British Gallantry Awards - 45th and 95th Foot, The Sherwood Foresters 1854-1970, by Cliff Housley
Book published by Miliquest. 200 pages. Hardback with Dust Jacket - c.21.5cm by 30cm (N6375PE)
From the introduction: The prime function in creating this volume is to produce a roll of gallantry winners of the 45th and 95th of Foot The Sherwood Foresters (Nottinghamshire and Derbyshire) Regiment, from 1854 to 1970. These dates beginning with the earliest awards and ending with the amalgamation of the Regiment with the Worcestershire Regiment, to form the Worcestershire and Sherwood Foresters Regiment in 1970.
I decided to collate the details of the winners of The Victoria Cross, The Distinguished Service Order, The Military Cross, The Distinguished Conduct Medal and the Military Medal for inclusion in this volume, it was felt that at this stage, I did not have the resources to include other medals and Foreign awards and indeed the many Mentions in Despatches.
It has proved to have been a momentous task, for the number of actual gallantry awards made between the period in question (1854-1970) is quite substantial. For example during the Great War of 1914-18 there were some 37,000 Military Crosses and over 115,000 Military Medals awarded to the Armed Forces.
The search for the details and photographs of recipients of awards contained within the pages of this book has then, been a long and difficult one, and has necessitated the searching of the London Gazettes, Local News-papers of the time, Battalion War Diaries and Regimental Histories. I have to thank most sincerely Richard Clay, for his patience in searching the Gazettes and local newspaper sources. In addition, it has been possible in some cases for me to make contact with members of a soldiers family, and where this has occurred, I have been exceptionally lucky in obtaining many photographs for inclusion. To all those family members I would here record my most grateful thanks for their co-operation and understanding. I must also thank the Sherwood Foresters Regimental Museum for its co-operation and access to its archives.
In the early days and especially at the beginning of the Great War, medals were awarded to individuals who had shown exceptional gallantry, and it was quite possible that these men had performed two or even three acts of gallantry in a short period of time, receiving recognition by being recommended for an award, and possibly receiving only the one gallantry medal. However, in the latter part of the Great War it appears that where several gallant acts were performed by an individual in the same short period, it was more likely to be recognised by more than one award.
I found that the London Gazette was something of a mine field, for it was impossible to be certain when an award would appear. For example, I have found recorded in several War Diaries, awards to men, and in many cases notification would appear in the London Gazette, on average, about two months later. However, sometimes such would not appear for up to six months or even longer, so whilst there was a pattern, it was not always an easy one to follow. There is in fact, one case at least, where the Bar to a D.S.O. was gazetted before the actual award of the medal. The time spent in checking and re-checking all dates previous to the bar were thus totally wasted.
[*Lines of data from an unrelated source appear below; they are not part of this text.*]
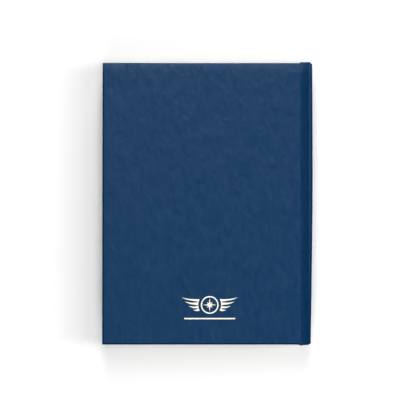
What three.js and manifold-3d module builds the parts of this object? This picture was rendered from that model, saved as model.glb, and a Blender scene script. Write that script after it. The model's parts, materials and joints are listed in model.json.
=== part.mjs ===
// Hardcover pilot logbook, case bound: two boards and a spine board in one cover material,
// eleven sewn sections of ruled leaves, endpapers, and the spine linings and bands that join them.
//
// Millimetres. The book lies on its front cover with the back cover up.
// +X points to the spine, +Y to the head of the book and +Z up, and the origin is the
// centre of the footprint on the surface that the book lies on.

import * as THREE from "three";
import { mergeVertices } from "three/addons/utils/BufferGeometryUtils.js";
import Module from "manifold-3d";

const wasm = await Module();
wasm.setup();

// ---------------------------------------------------------------- driving dimensions

const HALF_WIDTH = 78.5; // fore edge to the outside of the spine is 157
const BOARD_HEIGHT = 210.0; // head to tail of the covered boards
const JOINT_HEIGHT = 211.1; // the soft joints stand a little proud at head and tail
const SPINE_HEIGHT = 210.4;

const WRAP = 0.25; // laminated cover material
const TURN_IN = 0.2; // the same material where it is pressed flat inside
const TURN_IN_WIDTH = 15.0;
const GLUE = 0.03; // glue line between any two layers
const BOARD = 2.5; // greyboard of the two covers
const PAPER = 0.15; // endpaper
const SLIP = 0.05; // play between the leaves, so that they turn freely

const SECTIONS = 11;
const SECTION = 0.8; // eight leaves of 0.1
const PAGE_HEIGHT = 204.0; // the boards overhang the leaves by 3 all round
const PAGE_FORE_X = -75.5;
const FOLD_X = 73.9;

const BOARD_EDGE_X = 69.1; // spine-side edge of the boards, where the joint begins
const WRAP_EDGE_X = 69.2;
const HINGE_X = 74.0; // the cover turns about the spine side of its joint

const SPINE_BOARD = 2.17; // thickness of the stiff strip in the spine
const SPINE_BOARD_X = 76.05;
const SPINE_RADIUS = 1.2; // rounding of the spine's two long outer edges

const EDGE_ROUND = 0.45; // cover material rolled over the board edges
const FOIL = 0.05; // printed emblem on the back cover
const FOIL_TOP = 0.01; // depth of its top under the cover's surface

const COVER = WRAP + GLUE + BOARD + GLUE + TURN_IN + GLUE + PAPER;
const BLOCK = SECTIONS * SECTION + 2 * PAPER + (SECTIONS + 3) * SLIP;
const THICKNESS = 2 * COVER + BLOCK;
const BOARD_MID = WRAP + GLUE + BOARD / 2; // depth of the hinge axis under each outer face

// ---------------------------------------------------------------- colours

const BLUE = 0x1b3c63;
const IVORY = 0xfff8e6;
const PAGE = 0xf2ecdc;
const ENDPAPER = 0xece7da;
const GREYBOARD = 0x8d877c;
const GAUZE = 0xe3dcc8;
const LINING = 0xb79b70;
const BAND = 0xe9e4d6;
const THREAD = 0xf0ead8;

// ---------------------------------------------------------------- helpers

// A closed solid from any closed geometry.
function toSolid(geometry) {
  const bare = new THREE.BufferGeometry();
  bare.setAttribute("position", geometry.getAttribute("position").clone());
  if (geometry.index) bare.setIndex(geometry.index.clone());
  const merged = mergeVertices(bare, 1e-4);
  return new wasm.Manifold(
    new wasm.Mesh({
      numProp: 3,
      vertProperties: new Float32Array(merged.getAttribute("position").array),
      triVerts: new Uint32Array(merged.index.array),
    }),
  );
}

function toGeometry(solid) {
  const mesh = solid.getMesh();
  const geometry = new THREE.BufferGeometry();
  geometry.setAttribute("position", new THREE.BufferAttribute(new Float32Array(mesh.vertProperties), 3));
  geometry.setIndex(new THREE.BufferAttribute(new Uint32Array(mesh.triVerts), 1));
  const faceted = geometry.toNonIndexed();
  faceted.computeVertexNormals();
  return faceted;
}

function box(x0, x1, y0, y1, z0, z1) {
  const geometry = new THREE.BoxGeometry(x1 - x0, y1 - y0, z1 - z0);
  geometry.translate((x0 + x1) / 2, (y0 + y1) / 2, (z0 + z1) / 2);
  return geometry;
}

// A rectangle in plan with rounded corners on its fore edge only, its long edges rolled by `roll`.
function slab(x0, x1, halfY, z0, z1, corner, roll, steps) {
  const shape = new THREE.Shape();
  shape.moveTo(x1, -halfY);
  shape.lineTo(x1, halfY);
  shape.lineTo(x0 + corner, halfY);
  for (let i = 1; i <= 3; i++) {
    const a = Math.PI / 2 + (i / 3) * (Math.PI / 2);
    shape.lineTo(x0 + corner + corner * Math.cos(a), halfY - corner + corner * Math.sin(a));
  }
  shape.lineTo(x0, -halfY + corner);
  for (let i = 1; i <= 3; i++) {
    const a = Math.PI + (i / 3) * (Math.PI / 2);
    shape.lineTo(x0 + corner + corner * Math.cos(a), -halfY + corner + corner * Math.sin(a));
  }
  shape.closePath();
  const geometry = new THREE.ExtrudeGeometry(shape, {
    depth: z1 - z0 - 2 * roll,
    bevelEnabled: true,
    bevelThickness: roll,
    bevelSize: roll,
    bevelOffset: -roll,
    bevelSegments: steps,
  });
  geometry.translate(0, 0, z0 + roll);
  return geometry;
}

// A profile of [x, z] points drawn out along Y from -halfY to halfY.
function alongY(points, halfY) {
  const shape = new THREE.Shape(points.map(([x, z]) => new THREE.Vector2(x, z)));
  const geometry = new THREE.ExtrudeGeometry(shape, { depth: 2 * halfY, bevelEnabled: false });
  const p = geometry.getAttribute("position");
  for (let i = 0; i < p.count; i++) {
    const x = p.getX(i);
    const z = p.getY(i);
    const y = halfY - p.getZ(i);
    p.setXYZ(i, x, y, z);
  }
  geometry.computeVertexNormals();
  return geometry;
}

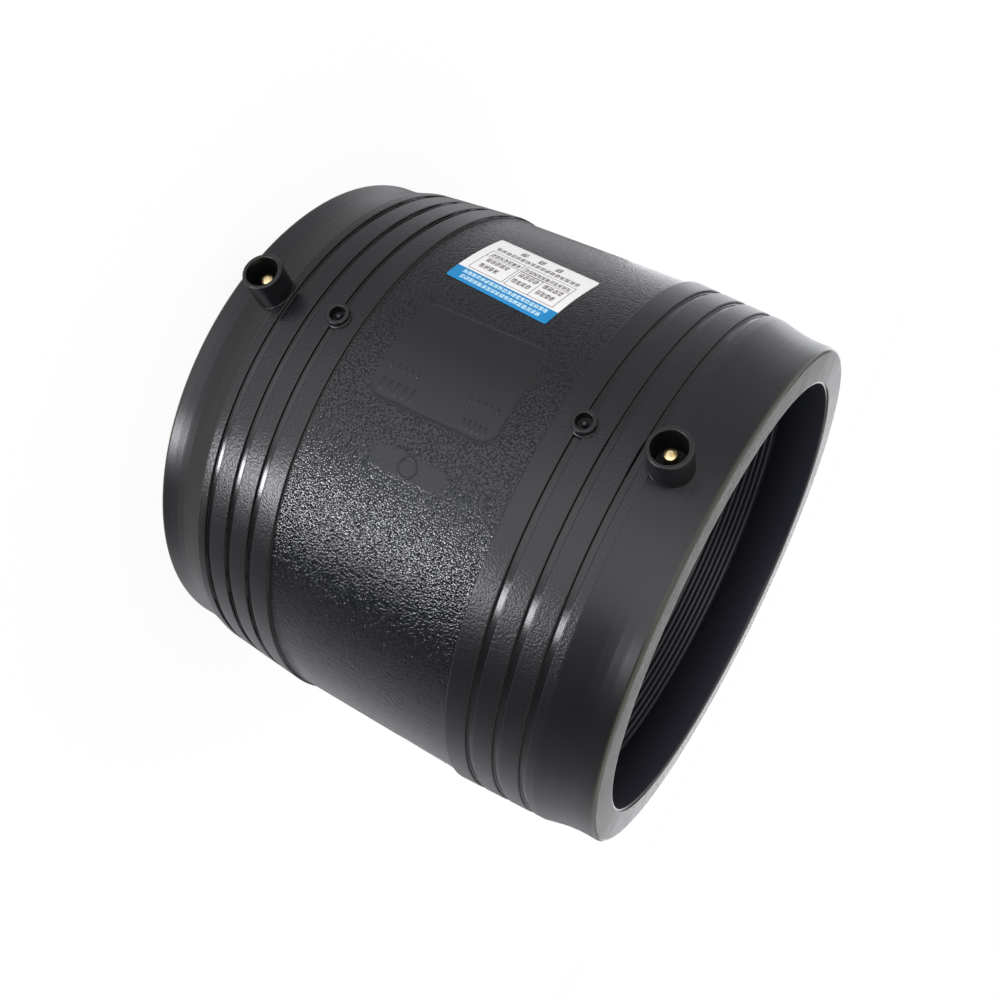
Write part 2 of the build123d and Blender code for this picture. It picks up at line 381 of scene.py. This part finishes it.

Where citations have been traced, they are included, and where there is no citation we have endeavoured to trace the date and place of the action through the Battalion War Diaries, and whenever possible, this information has been included. In some cases a War Diary actually states the reason for the award and we have been able to give these details in full. The most difficult citations to obtain have been those for the Military Medals, for there are very few citations actually available. Where awards have been Gazetted in the New Years Honours and Birthday Honours, (3/4 June) no citations appeared as the award was usually made for consistent gallantry and good work over a period of time rather than a specific action.
Where Officers and men have served with the Regiment but have been awarded gallantry medals with other regiments before joining, they have not been included. On the other hand, where Officers and Men have been attached to other units and been awarded gallantry medals, these are shown. It may be then, that for instance an Officer may have been awarded a D.S.O with the Regiment, but had already been awarded an M.C. with his own unit before joining. In such a case only the D.S.O. has been shown but reference in his entry has been made to the fact he has other awards.
Where an officer or soldier has more than one award, this has been recognised by the inclusion of the other awards after his name. An Officer with a D.S.O. and an M.C. will be found in the D.S.O. section with his DSO citation and reference to his M.C. In the M.C. section he will have referral to his D.S.O., but the M.C. citation will be shown. It follows then that all citations are shown within their own section, and cross referenced where applicable.
The condition of the book is generally excellent. The dust jacket has one or two minor scuffs but is clean and bright, the spine is tight and intact, and all pages are clean, intact, unblemished and tightly bound.